In conclusion, he is more of a defensive midfielder in terms of positioning. Since his arrival to Arsenal under Unai Emery, he has been used to play most of the time with a second holding midfielder, positioning himself on the right side. This could be seen in the following picture, with a heatmap of their most frequent positioning on the field.
Playing against Torreira as an opponent, you will never feel comfortable or have space playing near his range. Even more, if you think of outplaying him, you will have to make it twice because his pace to recover from a dribble is great, as this is reflected in the next picture in which he has been dribbled by Everton’s player Bernard and he then easily recovers winning the ball.
The last and most important attribute to sum up his Uruguayan defensive style is his willingness to win the ball – as soon as the ball is lost, he will be ready to recover it and do all that’s needed to do it. We can even see this in the Uruguayan strikers, Suarez and Cavani, who are always able to help defend and are willing to recover the ball ASAP.
Three triggers make him press the opponent instantly: these are the opponent’s body positioning looking back, when the ball is difficult to control by the opponent, and when transitioning after losing the ball in the rival’s defensive zone. The next picture shows the game against Portsmouth in which the ball is received bouncing on the middle third. Torreira is positioned far from the receiver, sprinted and recovered the ball.

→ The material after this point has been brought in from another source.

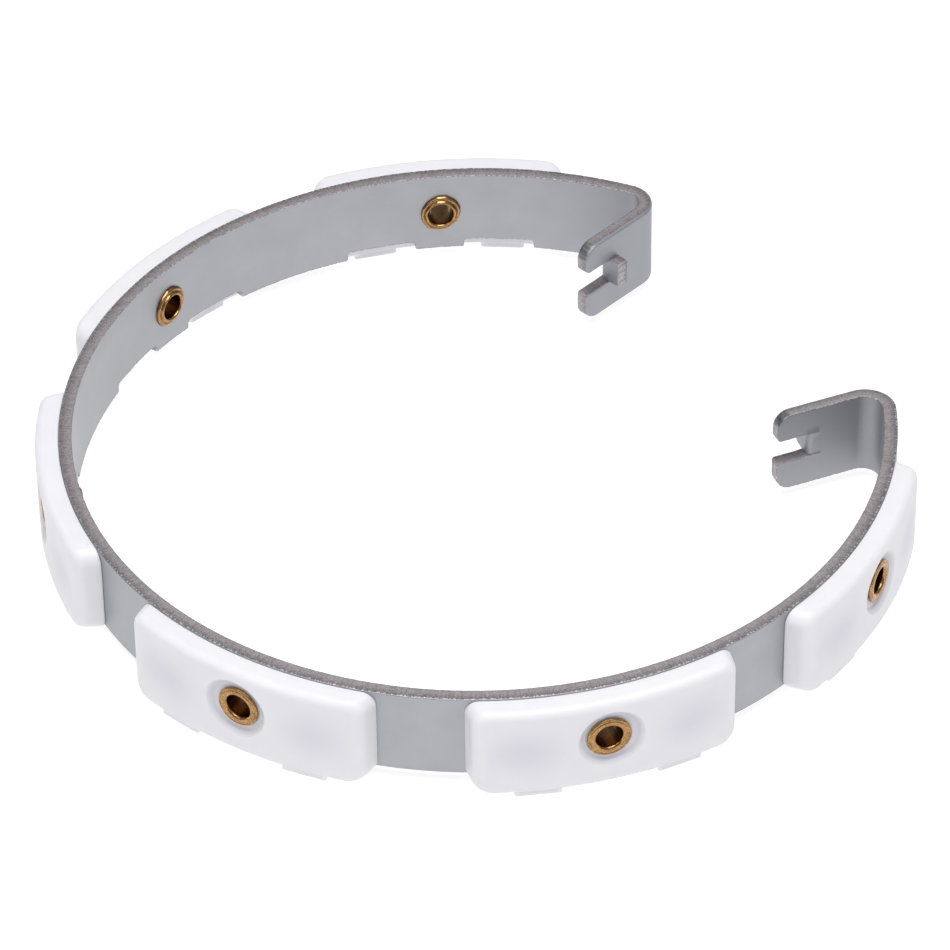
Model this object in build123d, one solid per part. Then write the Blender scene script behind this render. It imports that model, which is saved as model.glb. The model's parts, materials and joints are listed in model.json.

The following picture shows the first two triggers in the same play, the ball bouncing which is not easy to control and the Newcastle midfielder receiving the ball facing backwards, which triggers Torreira to sprint into Newcastle player winning the ball back.
The next two pictures show how the third triggers work for Torreira when the ball is lost on the opposite back third. When this happens near the rival’s box, we can see Torreira sprinting in a high tempo, pressing the rival receiving the ball and arriving even before the rival can control the ball. The first picture against Olympiacos in the Europa League game, and the second one in the Premier League win against Everton in which he ended with setting up Eddie Nketiah, who missed the goal.
The attribute to highlight from his defensive game is his willingness to recover the ball, something natural from Uruguay which makes him a unique player in the Premier League. His attitude to follow the play when defending, with great perseverance until the ball is recovered, is impressive overall. In the next sequence of pictures, we can see Torreira after not winning a duel in the left flank, continue to mark the next rival, forcing the Olympiacos wide player to lose the ball on the touchline.
Finally, another point to highlight from his defensive play is his fast recovery into defensive positions. Besides his defending transition being fast when pressing, the same can also be said when recovering into deep positions, and he does it with high pace, positioning as a defensive midfielder supporting the back-four. In the next sequence, we can distinguish this fast recovery, from the ball being lost in the midfield, and Everton centre-mid playing a long ball, we can see in the second picture how he easily positioned inside the box covering the cross.
Torreira’s in-possession playing style
What we have described before are required attributes for a defensive midfielder and is the reason why a lot of Gunners fans love the Uruguayan. But we can also see interesting things in this Arsenal player in ball possession which makes him a delightful midfielder to watch and someone to consider to play in a more advanced position. With his low height and his low centre of gravity, he has a quick turn that allows him to play the ball and switch from one flank to the other with a high tempo. In this first picture, we can see Torreira recovering the ball inside the own box and quickly turning forward to allow the team to counter-attack.
Also, he can use this attribute when combining in the midfield, he used to position on the centre or even on the left half and turn quickly under pressure to allow the ball to either switch or to penetrate lines. In the next picture, we can see this perfectly against Burnley for the Premier League. He receives the ball in the central lane and turns fast under pressure. This fast turn allows him two options: penetrate through the central lane or look for the isolated wing on the right. This position and fast turn allow Arsenal two major strategies to create advanced actions that are: switch and slice or overload and isolate. His technique on these passes is excellent and is reflected on this 2019/20 Premier League stats, having an accuracy on passes to the final third of 77.6%.
Finally, to complete his in-possession attributes, his shooting must be remarked on too. In Sampdoria he used to be the one in charge of all the free kicks, even the corner kicks, scoring 4 goals in the last season. When defending for his national team, he was in charge of the free kicks there too. In the next picture, we can see his confidence from shooting from out of the box, deciding to shoot on a game against Southampton. Not scoring any goals out of the box this year is something to recover from his playing style, as his low accuracy on shooting on target reflects that: 37.5%.
Concluding this scout report, even though Arteta has not been starting Torreira since the last Premier League draw against Chelsea 2-2, the former Sampdoria midfielder is for sure going to be missed for Arsenal in the last part of the season. Being one of those central midfielders that has special attributes in possession, it makes him different. His defensive aggressiveness stats show that he has an average of 5.39 interceptions and 8.72 recoveries on the opposite half on average on 90 minutes
Playing in a much more advanced position when playing in the youth has given him that advanced midfielder attributes, which combined with the Uruguayan toughness to defend, makes him a great central midfielder. If he recovers and shows more of his in-possession attributes, he would end up being that midfielder that Arteta is needing.